▶ [Dataset records]

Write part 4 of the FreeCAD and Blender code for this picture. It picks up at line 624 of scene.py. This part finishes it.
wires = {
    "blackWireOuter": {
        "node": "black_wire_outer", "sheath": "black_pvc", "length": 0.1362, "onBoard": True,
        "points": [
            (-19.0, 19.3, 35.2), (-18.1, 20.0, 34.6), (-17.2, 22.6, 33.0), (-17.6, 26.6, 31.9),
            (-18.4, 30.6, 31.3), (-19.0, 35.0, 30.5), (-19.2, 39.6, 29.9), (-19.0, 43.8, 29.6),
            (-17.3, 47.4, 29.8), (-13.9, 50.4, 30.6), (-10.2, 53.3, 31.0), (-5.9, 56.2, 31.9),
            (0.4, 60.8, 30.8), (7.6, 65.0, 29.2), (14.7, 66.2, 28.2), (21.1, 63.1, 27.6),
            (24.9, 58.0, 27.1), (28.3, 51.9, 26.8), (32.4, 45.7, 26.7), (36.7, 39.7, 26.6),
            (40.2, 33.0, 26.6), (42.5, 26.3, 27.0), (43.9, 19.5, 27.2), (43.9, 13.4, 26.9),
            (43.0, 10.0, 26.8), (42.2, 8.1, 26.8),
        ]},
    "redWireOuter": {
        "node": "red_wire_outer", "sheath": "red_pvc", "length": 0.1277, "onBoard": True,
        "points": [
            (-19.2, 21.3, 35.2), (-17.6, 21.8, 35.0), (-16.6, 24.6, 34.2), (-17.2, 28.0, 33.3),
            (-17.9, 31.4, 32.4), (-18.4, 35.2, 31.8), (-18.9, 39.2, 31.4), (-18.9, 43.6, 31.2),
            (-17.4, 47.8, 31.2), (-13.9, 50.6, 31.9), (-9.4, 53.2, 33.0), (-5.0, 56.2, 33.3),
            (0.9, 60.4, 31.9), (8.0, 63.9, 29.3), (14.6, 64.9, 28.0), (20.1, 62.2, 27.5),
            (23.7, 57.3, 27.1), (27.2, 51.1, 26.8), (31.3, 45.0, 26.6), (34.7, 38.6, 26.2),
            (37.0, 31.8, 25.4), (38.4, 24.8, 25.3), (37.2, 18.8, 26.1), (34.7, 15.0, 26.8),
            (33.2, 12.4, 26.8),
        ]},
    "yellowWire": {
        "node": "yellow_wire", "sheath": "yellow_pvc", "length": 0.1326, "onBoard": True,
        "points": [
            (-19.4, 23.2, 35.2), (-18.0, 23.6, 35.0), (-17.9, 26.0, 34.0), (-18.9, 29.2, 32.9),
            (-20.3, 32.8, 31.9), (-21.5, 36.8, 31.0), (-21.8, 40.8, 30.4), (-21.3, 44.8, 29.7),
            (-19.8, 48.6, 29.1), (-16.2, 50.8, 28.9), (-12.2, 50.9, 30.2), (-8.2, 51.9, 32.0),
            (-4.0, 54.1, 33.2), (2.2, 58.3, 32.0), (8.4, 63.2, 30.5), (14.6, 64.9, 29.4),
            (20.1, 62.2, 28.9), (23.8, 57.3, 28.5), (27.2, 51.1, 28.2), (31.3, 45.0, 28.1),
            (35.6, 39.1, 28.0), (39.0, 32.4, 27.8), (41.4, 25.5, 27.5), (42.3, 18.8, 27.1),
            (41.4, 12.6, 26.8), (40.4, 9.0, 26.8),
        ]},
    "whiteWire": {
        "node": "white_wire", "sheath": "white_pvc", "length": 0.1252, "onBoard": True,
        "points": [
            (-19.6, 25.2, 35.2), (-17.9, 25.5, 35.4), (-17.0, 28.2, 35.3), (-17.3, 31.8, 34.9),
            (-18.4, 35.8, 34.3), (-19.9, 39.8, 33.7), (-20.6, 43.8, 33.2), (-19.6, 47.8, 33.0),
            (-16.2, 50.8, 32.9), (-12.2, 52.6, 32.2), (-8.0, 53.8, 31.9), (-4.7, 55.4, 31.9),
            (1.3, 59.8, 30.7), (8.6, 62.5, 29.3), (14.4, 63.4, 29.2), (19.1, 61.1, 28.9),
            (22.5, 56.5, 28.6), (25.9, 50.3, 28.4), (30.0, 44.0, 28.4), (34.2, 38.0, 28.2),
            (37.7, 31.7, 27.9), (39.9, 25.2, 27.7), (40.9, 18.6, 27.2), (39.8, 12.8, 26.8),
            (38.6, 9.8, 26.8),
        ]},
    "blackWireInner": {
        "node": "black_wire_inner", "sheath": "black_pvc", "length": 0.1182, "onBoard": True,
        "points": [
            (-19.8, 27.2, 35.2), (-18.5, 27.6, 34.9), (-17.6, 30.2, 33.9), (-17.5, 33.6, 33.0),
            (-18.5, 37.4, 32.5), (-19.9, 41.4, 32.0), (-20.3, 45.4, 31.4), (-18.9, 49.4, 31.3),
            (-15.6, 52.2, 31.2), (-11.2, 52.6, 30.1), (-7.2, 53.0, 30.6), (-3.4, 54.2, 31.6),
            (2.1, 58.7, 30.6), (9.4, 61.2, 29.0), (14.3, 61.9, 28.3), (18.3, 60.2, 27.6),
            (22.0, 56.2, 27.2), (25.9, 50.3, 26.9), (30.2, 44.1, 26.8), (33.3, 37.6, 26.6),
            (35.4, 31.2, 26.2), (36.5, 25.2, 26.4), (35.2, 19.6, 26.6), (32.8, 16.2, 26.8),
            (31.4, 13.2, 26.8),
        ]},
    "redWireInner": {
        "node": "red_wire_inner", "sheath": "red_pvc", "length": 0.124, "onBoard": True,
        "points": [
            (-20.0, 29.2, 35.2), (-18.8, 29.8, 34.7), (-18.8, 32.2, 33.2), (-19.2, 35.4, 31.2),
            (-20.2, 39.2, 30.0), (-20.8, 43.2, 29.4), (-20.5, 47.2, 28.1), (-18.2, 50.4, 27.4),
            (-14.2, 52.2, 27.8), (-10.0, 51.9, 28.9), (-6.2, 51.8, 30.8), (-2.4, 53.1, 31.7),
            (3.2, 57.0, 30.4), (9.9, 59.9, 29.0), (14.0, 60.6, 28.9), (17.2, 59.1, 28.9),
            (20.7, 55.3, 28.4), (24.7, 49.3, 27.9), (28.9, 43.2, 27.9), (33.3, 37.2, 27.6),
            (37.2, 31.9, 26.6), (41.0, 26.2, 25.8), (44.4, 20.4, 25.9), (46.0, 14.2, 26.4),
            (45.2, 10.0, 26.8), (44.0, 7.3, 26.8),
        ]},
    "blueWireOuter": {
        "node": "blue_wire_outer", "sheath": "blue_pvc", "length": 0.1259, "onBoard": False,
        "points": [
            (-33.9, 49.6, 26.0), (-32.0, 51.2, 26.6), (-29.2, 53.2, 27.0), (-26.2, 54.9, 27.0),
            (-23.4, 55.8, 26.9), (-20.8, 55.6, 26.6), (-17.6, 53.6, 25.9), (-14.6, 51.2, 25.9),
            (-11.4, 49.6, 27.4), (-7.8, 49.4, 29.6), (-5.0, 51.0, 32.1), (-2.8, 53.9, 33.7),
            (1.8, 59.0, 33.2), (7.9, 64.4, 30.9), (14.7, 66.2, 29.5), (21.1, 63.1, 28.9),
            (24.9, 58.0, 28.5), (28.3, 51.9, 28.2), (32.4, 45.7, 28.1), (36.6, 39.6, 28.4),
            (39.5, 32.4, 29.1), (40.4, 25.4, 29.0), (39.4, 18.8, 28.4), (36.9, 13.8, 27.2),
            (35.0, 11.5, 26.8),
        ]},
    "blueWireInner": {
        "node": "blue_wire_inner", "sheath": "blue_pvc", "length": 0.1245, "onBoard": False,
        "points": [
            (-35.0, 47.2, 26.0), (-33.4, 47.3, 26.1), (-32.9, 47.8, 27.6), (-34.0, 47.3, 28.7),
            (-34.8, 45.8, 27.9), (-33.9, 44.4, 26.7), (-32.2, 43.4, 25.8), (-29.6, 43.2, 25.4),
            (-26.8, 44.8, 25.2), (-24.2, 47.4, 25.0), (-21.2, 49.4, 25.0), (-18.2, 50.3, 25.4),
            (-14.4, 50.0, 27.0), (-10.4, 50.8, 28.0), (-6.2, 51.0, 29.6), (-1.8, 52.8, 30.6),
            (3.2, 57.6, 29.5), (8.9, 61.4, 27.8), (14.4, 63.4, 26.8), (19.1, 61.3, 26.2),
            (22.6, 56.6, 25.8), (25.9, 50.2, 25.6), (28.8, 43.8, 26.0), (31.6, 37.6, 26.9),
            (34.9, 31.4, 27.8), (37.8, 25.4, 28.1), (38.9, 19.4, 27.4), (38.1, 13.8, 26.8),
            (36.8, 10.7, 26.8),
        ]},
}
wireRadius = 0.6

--

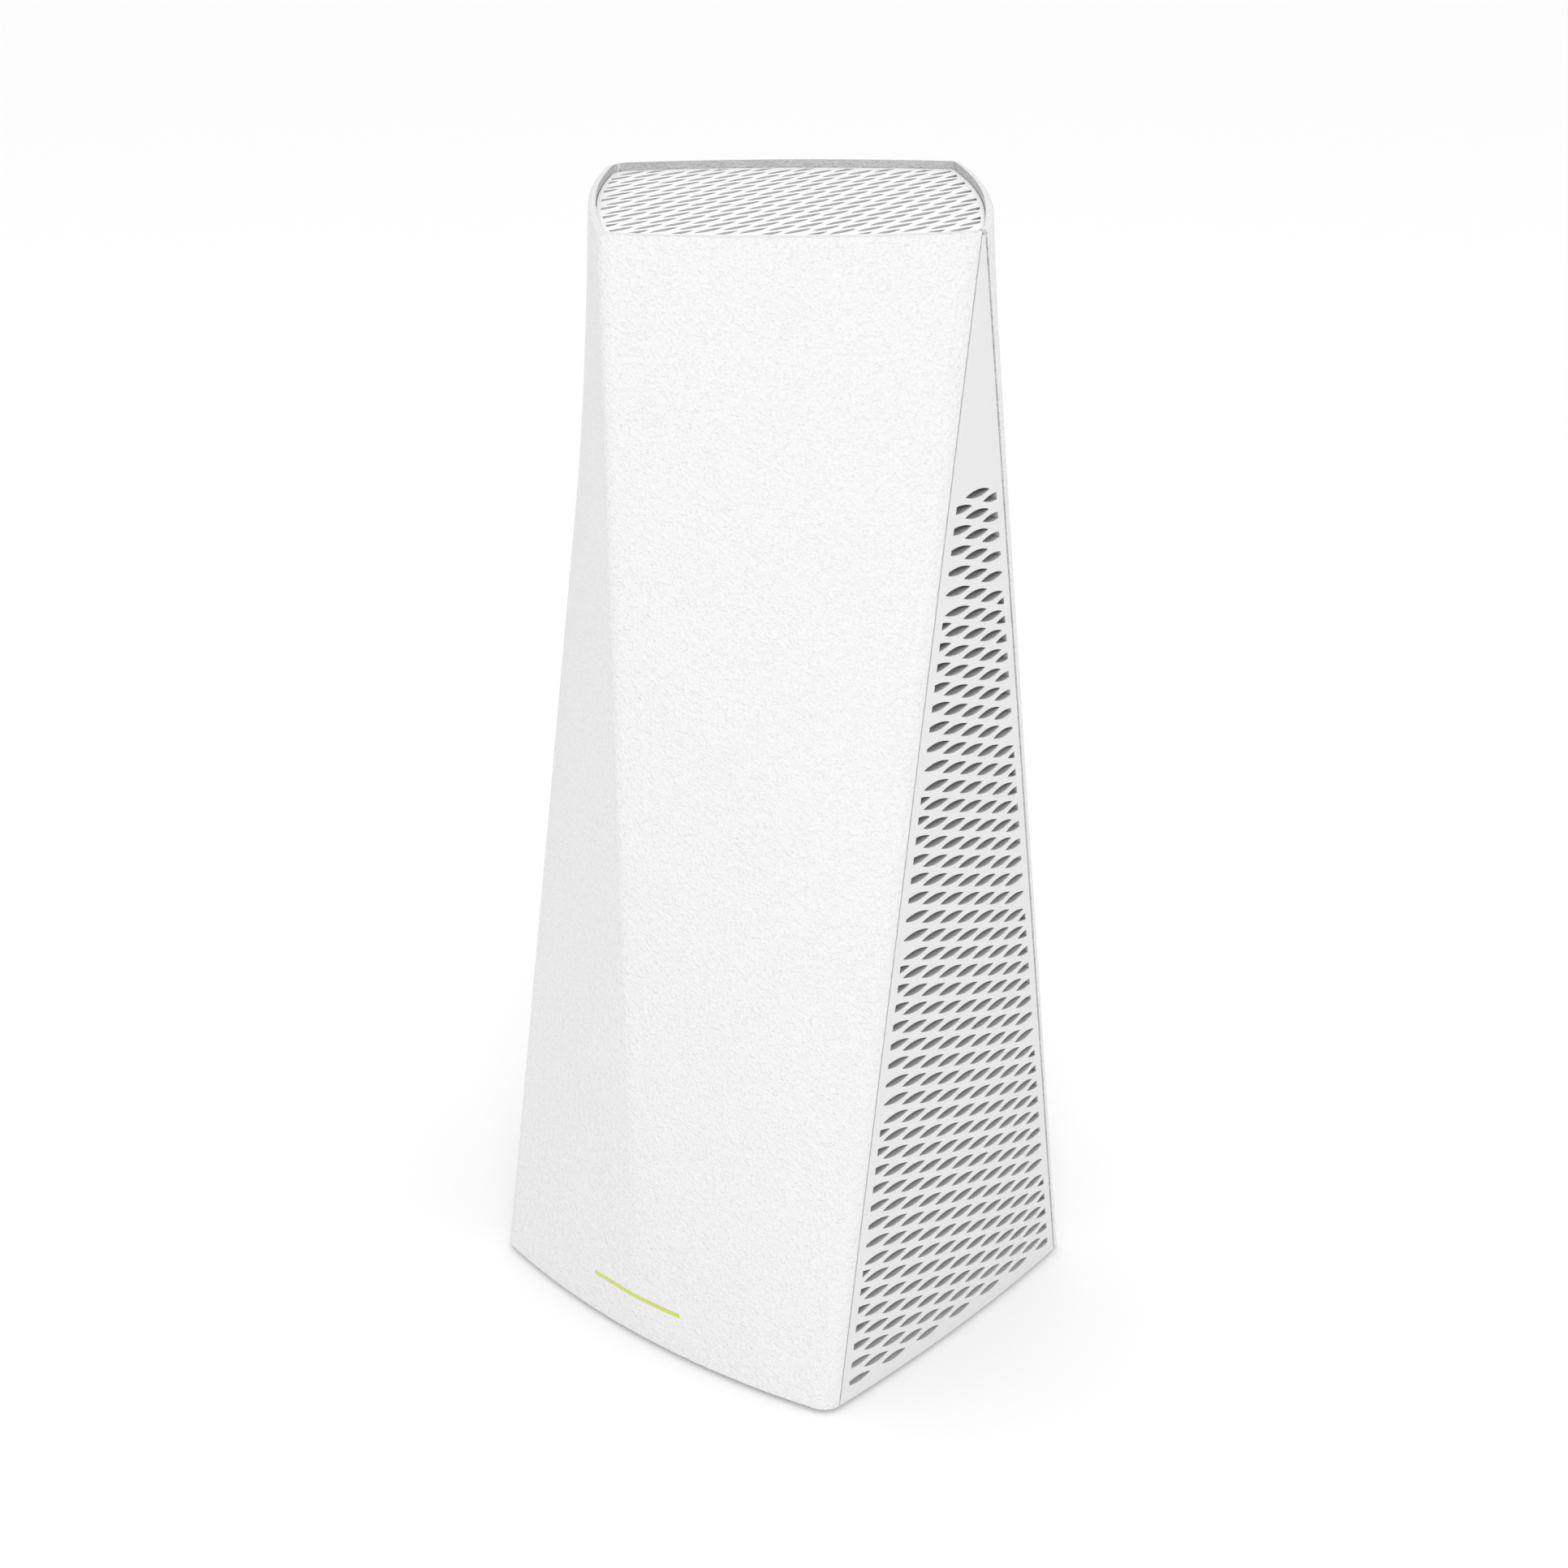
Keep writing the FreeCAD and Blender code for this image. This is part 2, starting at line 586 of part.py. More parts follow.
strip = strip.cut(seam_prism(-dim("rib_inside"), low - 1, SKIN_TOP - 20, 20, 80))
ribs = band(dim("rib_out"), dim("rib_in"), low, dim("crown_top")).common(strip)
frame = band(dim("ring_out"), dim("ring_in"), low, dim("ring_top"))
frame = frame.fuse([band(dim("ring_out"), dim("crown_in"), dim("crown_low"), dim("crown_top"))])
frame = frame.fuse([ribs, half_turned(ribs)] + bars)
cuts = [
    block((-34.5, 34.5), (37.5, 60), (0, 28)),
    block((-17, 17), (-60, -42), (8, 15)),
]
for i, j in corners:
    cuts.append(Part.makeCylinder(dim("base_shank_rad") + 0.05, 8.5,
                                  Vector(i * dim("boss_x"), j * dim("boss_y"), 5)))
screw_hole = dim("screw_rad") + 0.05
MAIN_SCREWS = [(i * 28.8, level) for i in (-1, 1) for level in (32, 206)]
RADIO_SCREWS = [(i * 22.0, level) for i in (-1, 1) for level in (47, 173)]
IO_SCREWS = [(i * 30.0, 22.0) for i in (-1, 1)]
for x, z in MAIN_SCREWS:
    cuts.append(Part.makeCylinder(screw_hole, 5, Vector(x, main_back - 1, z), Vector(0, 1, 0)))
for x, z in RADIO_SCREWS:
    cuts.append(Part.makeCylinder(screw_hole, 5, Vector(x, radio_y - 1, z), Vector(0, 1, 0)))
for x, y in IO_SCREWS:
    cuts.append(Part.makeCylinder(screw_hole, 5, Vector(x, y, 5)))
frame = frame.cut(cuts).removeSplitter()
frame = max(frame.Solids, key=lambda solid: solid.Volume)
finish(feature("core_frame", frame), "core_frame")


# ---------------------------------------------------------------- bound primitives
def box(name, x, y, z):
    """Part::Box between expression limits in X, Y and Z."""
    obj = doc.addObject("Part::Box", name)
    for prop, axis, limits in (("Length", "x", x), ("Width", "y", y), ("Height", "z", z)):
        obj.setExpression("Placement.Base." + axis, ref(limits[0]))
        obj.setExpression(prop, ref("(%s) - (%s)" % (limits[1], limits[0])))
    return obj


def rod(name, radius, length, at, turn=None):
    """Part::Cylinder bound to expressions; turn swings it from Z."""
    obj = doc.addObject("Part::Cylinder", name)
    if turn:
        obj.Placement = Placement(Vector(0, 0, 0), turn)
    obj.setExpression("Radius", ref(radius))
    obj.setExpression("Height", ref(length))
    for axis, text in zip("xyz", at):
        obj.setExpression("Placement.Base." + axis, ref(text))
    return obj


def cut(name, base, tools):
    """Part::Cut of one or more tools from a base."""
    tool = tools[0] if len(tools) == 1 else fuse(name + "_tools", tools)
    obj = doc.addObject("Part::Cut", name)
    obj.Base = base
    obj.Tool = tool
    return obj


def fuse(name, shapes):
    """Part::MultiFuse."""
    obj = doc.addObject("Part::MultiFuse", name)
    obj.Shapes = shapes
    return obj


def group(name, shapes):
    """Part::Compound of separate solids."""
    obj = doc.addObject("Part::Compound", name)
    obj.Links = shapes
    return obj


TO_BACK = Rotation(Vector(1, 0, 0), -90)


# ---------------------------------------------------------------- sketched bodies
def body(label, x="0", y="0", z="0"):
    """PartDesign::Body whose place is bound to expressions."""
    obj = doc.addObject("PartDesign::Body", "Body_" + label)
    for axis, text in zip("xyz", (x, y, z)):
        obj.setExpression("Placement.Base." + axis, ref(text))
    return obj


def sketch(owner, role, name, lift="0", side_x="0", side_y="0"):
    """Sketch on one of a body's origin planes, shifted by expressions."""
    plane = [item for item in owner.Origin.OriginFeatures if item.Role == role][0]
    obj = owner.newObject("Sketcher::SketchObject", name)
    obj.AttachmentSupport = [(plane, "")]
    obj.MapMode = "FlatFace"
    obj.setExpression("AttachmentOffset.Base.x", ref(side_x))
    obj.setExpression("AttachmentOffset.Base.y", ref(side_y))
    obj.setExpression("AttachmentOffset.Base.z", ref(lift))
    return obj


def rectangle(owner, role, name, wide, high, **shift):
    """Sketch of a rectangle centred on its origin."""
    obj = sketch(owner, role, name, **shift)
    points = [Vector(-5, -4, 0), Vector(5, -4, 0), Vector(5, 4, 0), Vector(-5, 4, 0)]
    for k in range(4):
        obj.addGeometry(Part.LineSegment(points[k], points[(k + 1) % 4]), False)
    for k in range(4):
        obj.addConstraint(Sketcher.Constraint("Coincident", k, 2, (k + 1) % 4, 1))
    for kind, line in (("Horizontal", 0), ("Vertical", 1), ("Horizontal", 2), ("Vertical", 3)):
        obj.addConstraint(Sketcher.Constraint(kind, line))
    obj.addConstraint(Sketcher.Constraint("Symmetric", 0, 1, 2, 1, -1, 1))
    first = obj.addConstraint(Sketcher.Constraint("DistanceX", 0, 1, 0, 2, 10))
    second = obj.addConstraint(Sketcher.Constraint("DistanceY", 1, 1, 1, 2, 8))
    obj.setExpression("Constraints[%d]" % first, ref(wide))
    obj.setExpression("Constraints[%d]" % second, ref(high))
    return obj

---

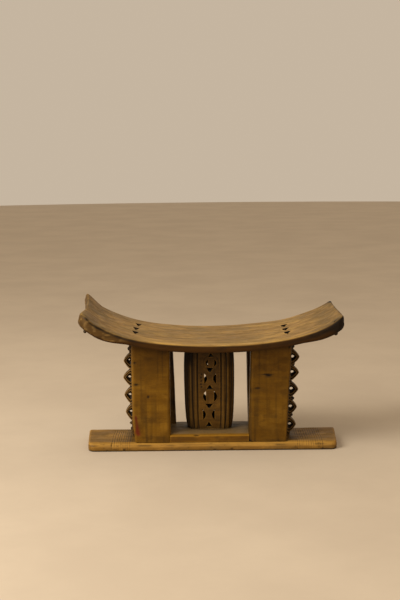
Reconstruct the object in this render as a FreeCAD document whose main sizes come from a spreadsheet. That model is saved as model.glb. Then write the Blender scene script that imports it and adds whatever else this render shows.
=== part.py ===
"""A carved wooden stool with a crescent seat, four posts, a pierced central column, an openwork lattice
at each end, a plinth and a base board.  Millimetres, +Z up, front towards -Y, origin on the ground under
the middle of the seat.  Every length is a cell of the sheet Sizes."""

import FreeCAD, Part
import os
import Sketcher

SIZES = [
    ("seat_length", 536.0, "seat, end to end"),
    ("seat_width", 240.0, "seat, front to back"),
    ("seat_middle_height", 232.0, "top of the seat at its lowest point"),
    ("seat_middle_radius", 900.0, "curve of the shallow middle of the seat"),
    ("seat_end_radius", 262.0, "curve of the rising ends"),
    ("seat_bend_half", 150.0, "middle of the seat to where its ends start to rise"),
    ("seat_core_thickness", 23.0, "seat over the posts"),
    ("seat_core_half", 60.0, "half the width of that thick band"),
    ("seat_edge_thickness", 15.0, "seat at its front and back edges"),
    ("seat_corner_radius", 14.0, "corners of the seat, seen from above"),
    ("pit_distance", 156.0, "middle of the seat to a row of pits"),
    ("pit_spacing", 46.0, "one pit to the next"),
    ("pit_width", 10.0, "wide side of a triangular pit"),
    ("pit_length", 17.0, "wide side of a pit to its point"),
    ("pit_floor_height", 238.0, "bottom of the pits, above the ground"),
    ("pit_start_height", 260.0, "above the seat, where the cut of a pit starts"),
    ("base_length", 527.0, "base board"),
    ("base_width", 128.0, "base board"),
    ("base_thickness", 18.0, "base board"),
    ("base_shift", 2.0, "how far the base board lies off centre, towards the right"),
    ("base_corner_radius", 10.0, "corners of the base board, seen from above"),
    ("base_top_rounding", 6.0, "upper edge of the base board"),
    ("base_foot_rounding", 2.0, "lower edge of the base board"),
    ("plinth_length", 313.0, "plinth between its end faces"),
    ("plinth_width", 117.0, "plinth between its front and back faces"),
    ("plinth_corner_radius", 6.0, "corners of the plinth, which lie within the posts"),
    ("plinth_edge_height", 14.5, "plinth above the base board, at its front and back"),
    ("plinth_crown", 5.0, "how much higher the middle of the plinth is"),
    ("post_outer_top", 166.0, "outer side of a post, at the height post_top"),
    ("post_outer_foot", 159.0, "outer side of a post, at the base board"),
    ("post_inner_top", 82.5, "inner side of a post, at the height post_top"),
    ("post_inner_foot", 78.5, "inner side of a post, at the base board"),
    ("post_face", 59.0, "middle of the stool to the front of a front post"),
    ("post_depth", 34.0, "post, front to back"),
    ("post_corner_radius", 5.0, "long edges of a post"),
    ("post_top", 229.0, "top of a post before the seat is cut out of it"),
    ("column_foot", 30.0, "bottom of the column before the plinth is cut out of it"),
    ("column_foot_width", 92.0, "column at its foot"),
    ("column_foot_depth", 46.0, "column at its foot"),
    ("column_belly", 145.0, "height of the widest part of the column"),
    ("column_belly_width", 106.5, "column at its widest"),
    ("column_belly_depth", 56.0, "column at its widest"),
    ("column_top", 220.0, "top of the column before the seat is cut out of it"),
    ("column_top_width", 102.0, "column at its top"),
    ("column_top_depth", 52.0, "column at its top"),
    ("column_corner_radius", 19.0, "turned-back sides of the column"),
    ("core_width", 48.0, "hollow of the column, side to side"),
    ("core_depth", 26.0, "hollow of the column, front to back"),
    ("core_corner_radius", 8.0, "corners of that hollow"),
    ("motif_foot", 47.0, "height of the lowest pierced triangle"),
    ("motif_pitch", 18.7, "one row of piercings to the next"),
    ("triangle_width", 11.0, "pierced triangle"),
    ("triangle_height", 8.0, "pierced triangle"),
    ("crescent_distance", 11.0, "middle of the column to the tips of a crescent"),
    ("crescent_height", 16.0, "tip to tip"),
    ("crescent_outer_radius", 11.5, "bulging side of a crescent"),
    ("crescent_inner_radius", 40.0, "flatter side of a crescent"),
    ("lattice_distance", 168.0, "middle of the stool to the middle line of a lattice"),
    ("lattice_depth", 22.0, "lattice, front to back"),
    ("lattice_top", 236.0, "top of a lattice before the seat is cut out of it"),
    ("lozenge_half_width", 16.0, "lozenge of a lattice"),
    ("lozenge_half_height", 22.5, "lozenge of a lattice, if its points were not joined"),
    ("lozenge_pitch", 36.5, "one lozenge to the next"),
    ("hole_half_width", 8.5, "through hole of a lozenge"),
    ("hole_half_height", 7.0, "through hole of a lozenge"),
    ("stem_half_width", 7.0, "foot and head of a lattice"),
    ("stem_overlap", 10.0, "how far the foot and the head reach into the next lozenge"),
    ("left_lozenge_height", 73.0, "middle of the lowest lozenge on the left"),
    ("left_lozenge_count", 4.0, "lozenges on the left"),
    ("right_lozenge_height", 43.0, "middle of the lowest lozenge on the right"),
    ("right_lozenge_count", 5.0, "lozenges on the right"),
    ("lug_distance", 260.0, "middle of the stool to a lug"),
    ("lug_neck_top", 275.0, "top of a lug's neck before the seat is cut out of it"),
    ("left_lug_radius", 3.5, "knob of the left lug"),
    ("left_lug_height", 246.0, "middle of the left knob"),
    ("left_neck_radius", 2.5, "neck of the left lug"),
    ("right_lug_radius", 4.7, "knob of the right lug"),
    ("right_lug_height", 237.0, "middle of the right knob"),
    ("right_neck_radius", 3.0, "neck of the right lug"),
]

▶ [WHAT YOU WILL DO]
Output nothing except the lines from the line with "Reconstruct the object" through the line with "import Sketcher", copied exactly, end lines included.

▶ [OUTPUT OF THE EXERCISE]
Reconstruct the object in this render as a FreeCAD document whose main sizes come from a spreadsheet. That model is saved as model.glb. Then write the Blender scene script that imports it and adds whatever else this render shows.
=== part.py ===
"""A carved wooden stool with a crescent seat, four posts, a pierced central column, an openwork lattice
at each end, a plinth and a base board.  Millimetres, +Z up, front towards -Y, origin on the ground under
the middle of the seat.  Every length is a cell of the sheet Sizes."""

import FreeCAD, Part
import os
import Sketcher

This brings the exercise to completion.